• Record excerpts:
'''
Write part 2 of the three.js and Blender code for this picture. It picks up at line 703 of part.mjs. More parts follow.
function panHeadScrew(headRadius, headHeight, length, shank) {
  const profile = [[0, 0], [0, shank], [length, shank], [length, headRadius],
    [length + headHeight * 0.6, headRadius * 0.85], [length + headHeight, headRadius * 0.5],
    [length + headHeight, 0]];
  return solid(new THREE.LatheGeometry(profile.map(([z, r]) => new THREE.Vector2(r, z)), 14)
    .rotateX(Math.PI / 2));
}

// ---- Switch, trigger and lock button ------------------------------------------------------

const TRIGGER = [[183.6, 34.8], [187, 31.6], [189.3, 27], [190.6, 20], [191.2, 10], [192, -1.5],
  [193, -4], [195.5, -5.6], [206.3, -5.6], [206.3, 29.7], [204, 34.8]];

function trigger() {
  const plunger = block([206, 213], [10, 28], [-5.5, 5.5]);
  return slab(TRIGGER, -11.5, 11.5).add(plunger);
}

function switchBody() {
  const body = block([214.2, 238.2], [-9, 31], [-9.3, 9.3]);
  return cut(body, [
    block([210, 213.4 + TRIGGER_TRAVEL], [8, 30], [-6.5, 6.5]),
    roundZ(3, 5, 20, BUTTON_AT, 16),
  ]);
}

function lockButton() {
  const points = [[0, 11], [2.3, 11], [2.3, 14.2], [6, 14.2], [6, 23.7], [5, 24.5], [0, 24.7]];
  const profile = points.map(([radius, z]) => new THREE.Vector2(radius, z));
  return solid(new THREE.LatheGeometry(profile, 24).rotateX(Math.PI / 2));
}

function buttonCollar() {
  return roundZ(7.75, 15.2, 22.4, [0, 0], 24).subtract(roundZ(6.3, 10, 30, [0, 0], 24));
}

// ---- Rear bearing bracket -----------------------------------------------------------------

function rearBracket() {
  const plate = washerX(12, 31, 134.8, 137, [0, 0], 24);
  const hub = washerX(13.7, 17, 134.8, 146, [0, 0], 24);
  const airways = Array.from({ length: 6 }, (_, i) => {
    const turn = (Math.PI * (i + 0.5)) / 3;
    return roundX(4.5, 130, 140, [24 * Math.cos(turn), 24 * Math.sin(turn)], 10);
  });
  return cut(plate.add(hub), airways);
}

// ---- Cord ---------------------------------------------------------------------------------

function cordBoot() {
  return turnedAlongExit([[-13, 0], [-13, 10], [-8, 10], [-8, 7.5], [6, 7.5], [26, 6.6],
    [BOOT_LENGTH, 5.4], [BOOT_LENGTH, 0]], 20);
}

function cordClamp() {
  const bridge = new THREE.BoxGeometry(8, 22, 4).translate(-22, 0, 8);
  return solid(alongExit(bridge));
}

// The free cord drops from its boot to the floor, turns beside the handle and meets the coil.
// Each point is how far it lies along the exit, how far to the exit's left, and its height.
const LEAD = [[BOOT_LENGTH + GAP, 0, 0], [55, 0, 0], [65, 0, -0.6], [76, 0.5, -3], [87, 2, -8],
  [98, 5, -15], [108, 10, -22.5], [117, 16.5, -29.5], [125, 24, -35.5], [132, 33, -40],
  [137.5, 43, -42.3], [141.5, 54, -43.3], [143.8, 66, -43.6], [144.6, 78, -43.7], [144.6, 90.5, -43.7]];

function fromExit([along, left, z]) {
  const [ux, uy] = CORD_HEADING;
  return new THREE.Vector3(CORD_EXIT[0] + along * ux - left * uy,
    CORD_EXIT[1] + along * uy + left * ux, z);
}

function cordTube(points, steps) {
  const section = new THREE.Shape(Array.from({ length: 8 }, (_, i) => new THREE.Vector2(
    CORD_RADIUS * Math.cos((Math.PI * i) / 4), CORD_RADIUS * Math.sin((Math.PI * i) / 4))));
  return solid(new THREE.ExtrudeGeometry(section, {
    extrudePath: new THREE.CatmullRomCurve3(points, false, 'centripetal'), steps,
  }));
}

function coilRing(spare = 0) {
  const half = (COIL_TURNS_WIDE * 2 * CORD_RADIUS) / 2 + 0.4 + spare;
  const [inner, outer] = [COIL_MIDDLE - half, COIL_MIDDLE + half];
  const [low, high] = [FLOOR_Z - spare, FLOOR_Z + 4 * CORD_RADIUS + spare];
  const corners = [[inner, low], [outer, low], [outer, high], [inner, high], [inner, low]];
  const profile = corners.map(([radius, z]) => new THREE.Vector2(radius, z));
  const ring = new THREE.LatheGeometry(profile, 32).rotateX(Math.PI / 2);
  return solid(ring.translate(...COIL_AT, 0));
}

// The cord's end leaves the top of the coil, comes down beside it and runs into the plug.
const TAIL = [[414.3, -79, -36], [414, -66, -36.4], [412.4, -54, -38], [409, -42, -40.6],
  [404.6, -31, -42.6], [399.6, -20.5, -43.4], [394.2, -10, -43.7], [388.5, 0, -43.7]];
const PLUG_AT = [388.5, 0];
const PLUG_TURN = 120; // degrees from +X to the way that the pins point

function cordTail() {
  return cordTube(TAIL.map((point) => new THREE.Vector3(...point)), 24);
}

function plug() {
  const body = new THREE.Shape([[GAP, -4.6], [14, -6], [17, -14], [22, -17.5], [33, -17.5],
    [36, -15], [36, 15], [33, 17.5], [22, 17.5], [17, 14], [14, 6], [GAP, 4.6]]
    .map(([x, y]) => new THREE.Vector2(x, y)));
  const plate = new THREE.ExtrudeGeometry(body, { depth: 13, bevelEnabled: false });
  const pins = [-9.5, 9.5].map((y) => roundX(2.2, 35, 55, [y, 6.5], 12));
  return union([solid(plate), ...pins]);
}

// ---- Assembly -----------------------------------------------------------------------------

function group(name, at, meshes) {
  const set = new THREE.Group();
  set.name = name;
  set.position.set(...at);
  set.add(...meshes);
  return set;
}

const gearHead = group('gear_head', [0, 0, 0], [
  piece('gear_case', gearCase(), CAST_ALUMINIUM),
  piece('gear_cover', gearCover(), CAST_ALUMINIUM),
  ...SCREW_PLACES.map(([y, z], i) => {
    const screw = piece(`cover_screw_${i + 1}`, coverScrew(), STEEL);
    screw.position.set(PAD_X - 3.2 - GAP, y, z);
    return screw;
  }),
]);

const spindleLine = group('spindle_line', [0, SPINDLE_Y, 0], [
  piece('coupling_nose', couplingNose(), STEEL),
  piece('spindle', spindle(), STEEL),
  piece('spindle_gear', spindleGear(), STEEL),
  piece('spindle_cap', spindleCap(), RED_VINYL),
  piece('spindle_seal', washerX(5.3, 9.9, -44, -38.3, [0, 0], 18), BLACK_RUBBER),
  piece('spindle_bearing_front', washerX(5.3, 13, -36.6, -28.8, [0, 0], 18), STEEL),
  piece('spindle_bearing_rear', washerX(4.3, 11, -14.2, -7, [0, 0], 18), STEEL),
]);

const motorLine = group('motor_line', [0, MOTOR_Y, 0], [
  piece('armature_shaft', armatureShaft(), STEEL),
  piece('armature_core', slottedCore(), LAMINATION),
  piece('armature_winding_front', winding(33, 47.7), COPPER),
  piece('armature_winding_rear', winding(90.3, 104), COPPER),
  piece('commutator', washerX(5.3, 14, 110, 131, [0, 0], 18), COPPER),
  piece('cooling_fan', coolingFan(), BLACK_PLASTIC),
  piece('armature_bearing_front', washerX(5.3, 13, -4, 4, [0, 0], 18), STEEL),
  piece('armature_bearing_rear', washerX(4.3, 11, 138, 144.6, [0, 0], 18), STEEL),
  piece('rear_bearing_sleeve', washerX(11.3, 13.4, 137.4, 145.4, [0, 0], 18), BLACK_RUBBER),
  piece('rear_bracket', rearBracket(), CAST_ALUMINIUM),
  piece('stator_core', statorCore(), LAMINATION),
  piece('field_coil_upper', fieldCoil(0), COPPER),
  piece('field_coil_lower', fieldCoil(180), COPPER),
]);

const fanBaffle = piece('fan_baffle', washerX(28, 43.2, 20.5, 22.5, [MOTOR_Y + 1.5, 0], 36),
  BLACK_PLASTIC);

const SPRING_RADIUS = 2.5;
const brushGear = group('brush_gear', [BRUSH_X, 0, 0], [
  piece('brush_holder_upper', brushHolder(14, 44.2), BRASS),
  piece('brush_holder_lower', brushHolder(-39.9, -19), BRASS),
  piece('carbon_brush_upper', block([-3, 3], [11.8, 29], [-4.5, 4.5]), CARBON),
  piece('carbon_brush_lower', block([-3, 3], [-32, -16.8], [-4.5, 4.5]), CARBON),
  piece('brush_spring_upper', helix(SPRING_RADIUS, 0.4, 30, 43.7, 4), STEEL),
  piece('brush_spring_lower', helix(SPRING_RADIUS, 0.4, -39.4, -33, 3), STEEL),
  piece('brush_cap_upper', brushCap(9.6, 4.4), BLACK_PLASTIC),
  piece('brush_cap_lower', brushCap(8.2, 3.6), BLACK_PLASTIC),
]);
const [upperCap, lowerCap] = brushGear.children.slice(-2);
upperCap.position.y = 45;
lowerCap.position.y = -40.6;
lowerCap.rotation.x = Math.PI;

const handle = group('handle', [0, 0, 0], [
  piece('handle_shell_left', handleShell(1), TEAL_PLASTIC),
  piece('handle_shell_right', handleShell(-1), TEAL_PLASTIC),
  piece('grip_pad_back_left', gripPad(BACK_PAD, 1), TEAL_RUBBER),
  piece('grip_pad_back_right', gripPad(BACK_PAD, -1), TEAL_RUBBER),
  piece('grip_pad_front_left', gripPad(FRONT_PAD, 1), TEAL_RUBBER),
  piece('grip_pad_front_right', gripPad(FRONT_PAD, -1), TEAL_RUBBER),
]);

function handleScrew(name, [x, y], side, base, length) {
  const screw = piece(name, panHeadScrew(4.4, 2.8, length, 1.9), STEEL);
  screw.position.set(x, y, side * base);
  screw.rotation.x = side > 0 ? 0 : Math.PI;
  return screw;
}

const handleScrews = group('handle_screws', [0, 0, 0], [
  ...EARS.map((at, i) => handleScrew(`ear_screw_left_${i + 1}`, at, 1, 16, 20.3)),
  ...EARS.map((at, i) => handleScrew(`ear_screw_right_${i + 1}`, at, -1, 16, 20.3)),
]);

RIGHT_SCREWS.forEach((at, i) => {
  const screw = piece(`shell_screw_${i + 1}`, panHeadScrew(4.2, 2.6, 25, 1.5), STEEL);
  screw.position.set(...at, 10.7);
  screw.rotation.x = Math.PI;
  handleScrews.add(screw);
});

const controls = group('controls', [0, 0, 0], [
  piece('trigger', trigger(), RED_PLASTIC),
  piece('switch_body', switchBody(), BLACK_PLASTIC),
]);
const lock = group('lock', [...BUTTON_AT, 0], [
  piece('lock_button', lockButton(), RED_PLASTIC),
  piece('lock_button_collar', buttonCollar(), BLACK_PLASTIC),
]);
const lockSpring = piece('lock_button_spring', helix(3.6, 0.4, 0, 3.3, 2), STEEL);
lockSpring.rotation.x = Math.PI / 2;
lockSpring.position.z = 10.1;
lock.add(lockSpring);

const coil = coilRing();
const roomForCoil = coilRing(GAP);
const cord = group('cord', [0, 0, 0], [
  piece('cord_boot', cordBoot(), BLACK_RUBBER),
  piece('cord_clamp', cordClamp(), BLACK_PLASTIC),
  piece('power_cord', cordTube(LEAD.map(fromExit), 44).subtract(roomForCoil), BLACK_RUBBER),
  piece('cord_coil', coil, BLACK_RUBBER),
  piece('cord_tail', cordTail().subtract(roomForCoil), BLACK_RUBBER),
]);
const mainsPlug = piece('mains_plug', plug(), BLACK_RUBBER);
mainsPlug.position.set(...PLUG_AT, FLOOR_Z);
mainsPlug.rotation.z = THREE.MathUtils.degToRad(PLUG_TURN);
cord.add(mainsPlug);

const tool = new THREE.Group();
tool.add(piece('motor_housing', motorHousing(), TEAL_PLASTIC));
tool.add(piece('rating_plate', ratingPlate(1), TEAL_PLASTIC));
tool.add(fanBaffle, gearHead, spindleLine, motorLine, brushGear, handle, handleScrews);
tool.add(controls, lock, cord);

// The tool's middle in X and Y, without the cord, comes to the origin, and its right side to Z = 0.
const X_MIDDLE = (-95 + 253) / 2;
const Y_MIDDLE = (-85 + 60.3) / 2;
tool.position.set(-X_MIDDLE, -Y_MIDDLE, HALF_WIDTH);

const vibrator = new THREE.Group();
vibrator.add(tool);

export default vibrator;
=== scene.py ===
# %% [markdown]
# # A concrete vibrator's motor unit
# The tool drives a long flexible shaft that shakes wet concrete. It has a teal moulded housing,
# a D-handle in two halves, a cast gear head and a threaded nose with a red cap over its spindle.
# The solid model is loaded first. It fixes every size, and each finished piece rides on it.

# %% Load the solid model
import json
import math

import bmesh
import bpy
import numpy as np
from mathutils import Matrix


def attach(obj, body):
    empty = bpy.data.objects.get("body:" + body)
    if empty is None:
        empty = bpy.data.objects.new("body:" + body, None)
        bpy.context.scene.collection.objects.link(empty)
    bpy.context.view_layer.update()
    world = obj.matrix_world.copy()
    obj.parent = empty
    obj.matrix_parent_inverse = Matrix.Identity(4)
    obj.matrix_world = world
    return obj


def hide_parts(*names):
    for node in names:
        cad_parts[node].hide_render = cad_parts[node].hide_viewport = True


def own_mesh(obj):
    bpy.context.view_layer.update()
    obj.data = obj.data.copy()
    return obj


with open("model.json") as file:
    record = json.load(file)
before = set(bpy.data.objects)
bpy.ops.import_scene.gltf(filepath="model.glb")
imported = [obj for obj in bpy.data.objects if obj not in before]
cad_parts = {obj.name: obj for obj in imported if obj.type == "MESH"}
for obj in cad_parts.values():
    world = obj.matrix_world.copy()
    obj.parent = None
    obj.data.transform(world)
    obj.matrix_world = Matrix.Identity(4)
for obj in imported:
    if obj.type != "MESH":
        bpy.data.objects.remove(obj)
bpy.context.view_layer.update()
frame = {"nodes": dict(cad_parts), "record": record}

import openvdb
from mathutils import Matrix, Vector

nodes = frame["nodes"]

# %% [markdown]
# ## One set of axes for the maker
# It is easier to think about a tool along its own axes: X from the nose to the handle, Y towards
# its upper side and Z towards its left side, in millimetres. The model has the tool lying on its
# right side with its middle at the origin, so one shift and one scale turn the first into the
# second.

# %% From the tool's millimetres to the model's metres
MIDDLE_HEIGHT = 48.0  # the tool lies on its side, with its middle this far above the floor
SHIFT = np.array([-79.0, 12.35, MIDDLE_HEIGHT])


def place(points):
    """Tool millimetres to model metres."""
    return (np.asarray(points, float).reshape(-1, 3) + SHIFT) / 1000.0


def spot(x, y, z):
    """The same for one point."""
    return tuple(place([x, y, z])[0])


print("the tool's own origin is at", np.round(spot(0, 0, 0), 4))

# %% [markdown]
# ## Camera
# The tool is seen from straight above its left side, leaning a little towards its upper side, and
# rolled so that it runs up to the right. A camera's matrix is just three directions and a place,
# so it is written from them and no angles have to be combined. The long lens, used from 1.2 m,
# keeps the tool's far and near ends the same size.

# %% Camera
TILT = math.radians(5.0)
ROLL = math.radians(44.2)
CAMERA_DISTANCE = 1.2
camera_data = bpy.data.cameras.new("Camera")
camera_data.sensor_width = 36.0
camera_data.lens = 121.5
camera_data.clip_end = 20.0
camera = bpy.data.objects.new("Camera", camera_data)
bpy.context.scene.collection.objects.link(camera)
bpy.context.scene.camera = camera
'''
'''
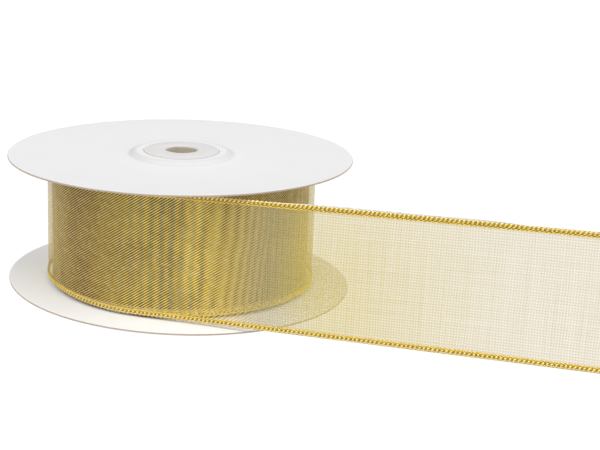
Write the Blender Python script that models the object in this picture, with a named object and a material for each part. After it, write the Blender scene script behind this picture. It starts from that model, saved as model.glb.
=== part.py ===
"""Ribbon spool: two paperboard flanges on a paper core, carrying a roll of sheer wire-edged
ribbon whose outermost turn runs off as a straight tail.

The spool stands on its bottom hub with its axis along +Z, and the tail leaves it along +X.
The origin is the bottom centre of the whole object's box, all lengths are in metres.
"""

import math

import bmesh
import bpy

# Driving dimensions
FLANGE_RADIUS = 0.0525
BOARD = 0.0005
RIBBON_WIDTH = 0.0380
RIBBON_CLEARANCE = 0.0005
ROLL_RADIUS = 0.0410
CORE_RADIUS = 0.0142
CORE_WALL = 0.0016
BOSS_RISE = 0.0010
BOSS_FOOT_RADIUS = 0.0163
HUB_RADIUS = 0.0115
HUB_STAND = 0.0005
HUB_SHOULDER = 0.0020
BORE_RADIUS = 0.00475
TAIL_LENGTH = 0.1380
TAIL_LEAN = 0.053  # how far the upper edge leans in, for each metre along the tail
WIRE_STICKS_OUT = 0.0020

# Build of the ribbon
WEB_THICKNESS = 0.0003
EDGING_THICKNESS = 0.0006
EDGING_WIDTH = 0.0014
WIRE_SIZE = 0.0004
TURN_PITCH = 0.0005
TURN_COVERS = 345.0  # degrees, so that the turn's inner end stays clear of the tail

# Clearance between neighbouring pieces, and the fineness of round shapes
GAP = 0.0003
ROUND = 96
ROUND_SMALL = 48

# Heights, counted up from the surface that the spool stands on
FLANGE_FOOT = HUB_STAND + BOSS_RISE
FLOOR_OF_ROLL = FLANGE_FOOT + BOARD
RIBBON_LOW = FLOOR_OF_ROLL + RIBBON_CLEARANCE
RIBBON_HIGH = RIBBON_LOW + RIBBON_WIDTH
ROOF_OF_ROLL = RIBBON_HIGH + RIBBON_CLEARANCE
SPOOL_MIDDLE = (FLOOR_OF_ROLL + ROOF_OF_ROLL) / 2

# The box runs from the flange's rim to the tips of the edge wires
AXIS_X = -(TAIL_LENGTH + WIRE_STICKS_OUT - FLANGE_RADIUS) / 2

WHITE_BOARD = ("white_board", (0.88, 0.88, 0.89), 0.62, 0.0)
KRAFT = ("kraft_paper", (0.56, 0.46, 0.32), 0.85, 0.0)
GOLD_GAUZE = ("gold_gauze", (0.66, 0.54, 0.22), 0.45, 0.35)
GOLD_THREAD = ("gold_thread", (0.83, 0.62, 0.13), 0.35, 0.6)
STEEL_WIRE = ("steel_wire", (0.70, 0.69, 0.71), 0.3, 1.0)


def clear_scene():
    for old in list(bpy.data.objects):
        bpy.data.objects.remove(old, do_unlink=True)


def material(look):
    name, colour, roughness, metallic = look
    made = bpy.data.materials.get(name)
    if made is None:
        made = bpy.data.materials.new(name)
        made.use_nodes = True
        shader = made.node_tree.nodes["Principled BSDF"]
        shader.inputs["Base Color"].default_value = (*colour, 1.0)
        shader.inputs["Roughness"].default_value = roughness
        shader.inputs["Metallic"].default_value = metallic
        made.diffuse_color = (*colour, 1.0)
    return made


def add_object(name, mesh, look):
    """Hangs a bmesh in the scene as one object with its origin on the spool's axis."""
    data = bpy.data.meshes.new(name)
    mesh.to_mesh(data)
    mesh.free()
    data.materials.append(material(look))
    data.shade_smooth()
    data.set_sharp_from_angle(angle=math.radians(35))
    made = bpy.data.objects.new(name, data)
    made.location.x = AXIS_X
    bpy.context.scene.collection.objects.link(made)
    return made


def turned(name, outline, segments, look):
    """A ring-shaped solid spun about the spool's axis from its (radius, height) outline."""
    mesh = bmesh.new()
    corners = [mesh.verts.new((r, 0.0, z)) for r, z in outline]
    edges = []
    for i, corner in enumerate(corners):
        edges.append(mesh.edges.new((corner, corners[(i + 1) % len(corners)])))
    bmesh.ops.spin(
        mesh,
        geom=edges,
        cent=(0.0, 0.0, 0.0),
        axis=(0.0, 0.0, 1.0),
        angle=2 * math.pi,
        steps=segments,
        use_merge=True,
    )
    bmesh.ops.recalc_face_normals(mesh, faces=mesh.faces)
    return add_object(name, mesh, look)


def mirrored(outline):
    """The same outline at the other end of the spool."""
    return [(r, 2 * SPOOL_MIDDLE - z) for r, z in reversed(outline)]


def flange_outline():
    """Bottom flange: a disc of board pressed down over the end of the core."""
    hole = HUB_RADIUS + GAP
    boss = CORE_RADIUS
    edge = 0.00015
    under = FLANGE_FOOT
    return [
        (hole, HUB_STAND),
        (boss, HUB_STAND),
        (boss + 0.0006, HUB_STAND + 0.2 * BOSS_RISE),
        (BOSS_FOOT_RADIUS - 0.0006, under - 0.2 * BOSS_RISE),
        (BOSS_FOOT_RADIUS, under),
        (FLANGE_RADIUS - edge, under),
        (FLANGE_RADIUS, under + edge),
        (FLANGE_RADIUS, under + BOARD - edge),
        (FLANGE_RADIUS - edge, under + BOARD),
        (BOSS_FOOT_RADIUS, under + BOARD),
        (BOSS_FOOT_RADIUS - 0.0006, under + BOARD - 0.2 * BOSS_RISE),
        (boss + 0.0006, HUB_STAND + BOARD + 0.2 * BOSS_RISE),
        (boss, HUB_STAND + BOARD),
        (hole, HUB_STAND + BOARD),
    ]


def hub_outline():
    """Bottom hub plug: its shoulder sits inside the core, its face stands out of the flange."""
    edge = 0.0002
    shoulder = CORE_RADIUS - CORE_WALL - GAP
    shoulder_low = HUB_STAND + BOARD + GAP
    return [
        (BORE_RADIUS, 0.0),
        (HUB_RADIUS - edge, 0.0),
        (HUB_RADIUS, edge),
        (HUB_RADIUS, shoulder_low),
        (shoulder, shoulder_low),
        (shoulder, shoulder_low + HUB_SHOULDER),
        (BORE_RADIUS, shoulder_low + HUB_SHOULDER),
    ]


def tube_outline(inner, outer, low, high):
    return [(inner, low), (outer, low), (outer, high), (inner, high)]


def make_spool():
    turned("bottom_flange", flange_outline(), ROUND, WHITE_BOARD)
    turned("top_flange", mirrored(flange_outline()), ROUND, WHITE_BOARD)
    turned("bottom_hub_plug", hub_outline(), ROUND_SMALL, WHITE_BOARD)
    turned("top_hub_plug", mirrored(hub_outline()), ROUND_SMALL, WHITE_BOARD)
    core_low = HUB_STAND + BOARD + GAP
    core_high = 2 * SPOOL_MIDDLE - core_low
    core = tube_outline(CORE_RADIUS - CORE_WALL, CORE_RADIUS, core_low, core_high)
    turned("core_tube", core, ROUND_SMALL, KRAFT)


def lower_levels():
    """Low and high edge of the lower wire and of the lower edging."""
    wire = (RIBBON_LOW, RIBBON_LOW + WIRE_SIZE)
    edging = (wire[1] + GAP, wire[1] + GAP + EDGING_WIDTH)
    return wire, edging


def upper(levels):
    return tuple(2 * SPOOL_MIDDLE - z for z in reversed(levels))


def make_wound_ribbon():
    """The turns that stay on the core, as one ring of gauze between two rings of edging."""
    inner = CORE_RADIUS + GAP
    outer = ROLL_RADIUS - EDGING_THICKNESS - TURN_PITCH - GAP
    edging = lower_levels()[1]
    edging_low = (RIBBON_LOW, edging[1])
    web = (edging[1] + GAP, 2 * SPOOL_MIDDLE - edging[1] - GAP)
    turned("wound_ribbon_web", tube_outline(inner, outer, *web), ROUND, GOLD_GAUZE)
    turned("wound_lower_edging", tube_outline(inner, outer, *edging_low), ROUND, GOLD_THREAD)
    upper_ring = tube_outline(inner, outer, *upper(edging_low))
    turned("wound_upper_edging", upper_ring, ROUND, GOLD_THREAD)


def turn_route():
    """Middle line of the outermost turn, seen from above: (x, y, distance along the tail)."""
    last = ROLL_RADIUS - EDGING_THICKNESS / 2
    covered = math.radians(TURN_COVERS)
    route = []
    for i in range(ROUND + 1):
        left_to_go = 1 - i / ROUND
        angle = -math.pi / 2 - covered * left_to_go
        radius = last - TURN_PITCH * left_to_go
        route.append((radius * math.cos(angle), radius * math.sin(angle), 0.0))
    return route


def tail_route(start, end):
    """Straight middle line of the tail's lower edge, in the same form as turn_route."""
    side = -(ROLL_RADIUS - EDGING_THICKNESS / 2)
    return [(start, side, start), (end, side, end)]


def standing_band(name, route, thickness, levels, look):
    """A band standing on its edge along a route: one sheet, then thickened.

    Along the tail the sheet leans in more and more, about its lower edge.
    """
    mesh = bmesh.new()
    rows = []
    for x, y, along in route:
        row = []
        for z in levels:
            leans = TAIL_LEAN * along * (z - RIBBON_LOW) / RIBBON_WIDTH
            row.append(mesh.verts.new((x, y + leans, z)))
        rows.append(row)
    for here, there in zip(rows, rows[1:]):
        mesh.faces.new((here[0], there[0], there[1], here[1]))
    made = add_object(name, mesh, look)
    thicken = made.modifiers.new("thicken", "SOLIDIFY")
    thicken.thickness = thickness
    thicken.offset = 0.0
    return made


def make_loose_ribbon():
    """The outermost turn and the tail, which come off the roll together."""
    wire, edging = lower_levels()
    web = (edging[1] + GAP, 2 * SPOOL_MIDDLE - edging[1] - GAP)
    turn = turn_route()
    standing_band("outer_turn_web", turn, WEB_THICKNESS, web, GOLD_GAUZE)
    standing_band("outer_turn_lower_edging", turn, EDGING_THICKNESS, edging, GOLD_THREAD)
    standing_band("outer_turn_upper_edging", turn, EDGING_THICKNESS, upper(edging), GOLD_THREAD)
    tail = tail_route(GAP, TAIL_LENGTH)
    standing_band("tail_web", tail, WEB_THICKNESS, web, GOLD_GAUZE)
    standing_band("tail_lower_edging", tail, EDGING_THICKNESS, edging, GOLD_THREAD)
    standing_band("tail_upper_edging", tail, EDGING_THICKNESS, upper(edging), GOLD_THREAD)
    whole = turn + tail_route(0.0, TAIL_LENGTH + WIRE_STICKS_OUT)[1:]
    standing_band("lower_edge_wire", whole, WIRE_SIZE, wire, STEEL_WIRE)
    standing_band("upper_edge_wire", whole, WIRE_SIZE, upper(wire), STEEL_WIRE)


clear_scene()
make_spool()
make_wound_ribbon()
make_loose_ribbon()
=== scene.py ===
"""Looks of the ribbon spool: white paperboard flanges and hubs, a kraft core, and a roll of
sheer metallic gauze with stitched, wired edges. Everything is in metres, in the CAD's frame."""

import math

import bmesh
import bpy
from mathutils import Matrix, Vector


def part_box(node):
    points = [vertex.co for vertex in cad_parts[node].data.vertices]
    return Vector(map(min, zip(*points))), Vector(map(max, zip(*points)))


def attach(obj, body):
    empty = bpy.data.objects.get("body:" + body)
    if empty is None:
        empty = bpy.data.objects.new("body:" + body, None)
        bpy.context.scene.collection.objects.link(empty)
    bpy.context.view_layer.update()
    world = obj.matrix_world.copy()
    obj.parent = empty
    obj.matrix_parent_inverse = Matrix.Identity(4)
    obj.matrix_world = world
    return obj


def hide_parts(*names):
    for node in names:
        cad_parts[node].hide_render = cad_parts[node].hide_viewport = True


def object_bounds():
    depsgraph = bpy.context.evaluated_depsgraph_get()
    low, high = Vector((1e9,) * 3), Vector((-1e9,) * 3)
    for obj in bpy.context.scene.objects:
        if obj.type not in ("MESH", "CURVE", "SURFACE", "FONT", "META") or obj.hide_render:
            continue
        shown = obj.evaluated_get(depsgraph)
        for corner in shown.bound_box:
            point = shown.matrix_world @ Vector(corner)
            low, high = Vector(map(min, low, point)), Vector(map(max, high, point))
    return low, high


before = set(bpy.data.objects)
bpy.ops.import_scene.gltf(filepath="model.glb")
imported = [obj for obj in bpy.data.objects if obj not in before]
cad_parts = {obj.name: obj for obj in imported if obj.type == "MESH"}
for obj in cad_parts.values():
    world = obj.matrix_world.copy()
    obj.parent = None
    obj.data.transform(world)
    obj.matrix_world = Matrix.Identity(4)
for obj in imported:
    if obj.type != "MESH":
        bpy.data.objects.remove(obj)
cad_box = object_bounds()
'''
• Stated goal:
Among the lines above, find the one with "Write the Blender Python" and the one with "ribbon whose outermost". Quote both and everything between them, exactly.

• Completed task:
Write the Blender Python script that models the object in this picture, with a named object and a material for each part. After it, write the Blender scene script behind this picture. It starts from that model, saved as model.glb.
=== part.py ===
"""Ribbon spool: two paperboard flanges on a paper core, carrying a roll of sheer wire-edged
ribbon whose outermost turn runs off as a straight tail.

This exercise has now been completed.